VII. After the Hearing

    If post-hearing documents contain new evidence or new arguments, 
the hearing officer will provide written notification to all parties 
and direct the parties to respond within a certain amount of time. The 
hearing officer may also request that additional documents be submitted 
after the hearing, if necessary, to fully develop the record.

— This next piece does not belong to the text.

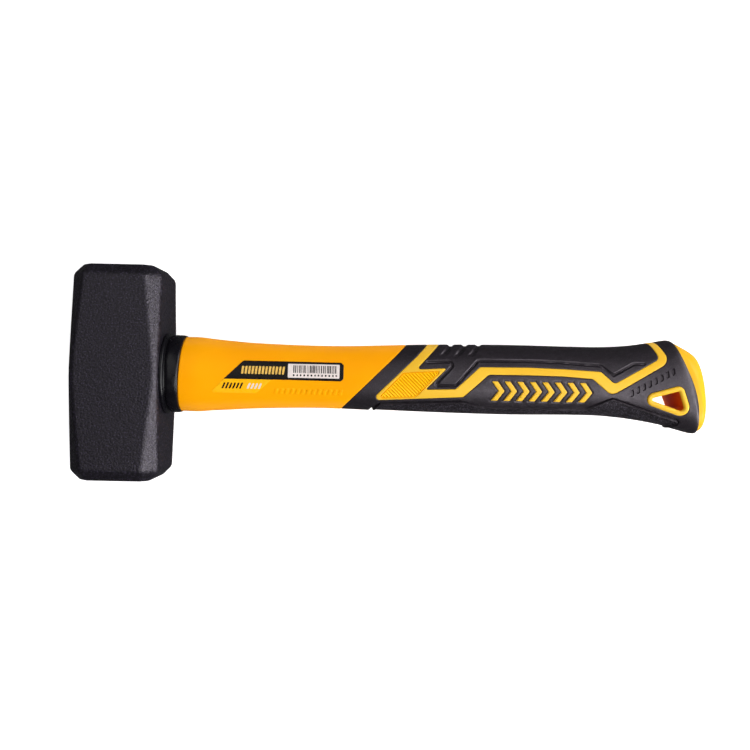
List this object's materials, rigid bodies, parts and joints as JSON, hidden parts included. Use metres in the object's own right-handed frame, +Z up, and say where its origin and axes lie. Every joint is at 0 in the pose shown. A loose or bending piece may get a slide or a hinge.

    The hearing officer will ensure that all material submitted before 
and during the hearing is placed in the record. At this stage, the 
record will include the notice, violation report, written statements by 
the parties, evidence submitted, list of hearing attendees, any hearing 
transcript, and any other pre-hearing or post-hearing documents 
submitted by the parties.
    Upon the close of a hearing and receipt of all post-hearing 
submissions, the hearing officer will prepare a recommended decision to 
be issued by the Associate Administrator. The restriction on ex parte 
communications discussed above is especially applicable at this stage 
of the proceeding, and the hearing officer will not engage in such 
discussions or communications regarding the case with anyone involved 
in the prosecution or defense of the notice. The hearing officer's 
recommended decision may be reviewed by the Deputy Chief Counsel and 
staff of the Associate Administrator prior to issuance by the Associate 
Administrator.
    Upon signature of the decision by the Associate Administrator, 
PHMSA will serve the decision upon the respondent and the applicable 
region in accordance with Sec.  190.5. Decisions by the Associate 
Administrator are also made publicly available on the PHMSA Enforcement 
Transparency Web site.

    Issued in Washington, DC, on July 1, 2011.
Bizunesh Scott,
Chief Counsel.
Jeffrey D. Wiese,
Associate Administrator for Pipeline Safety.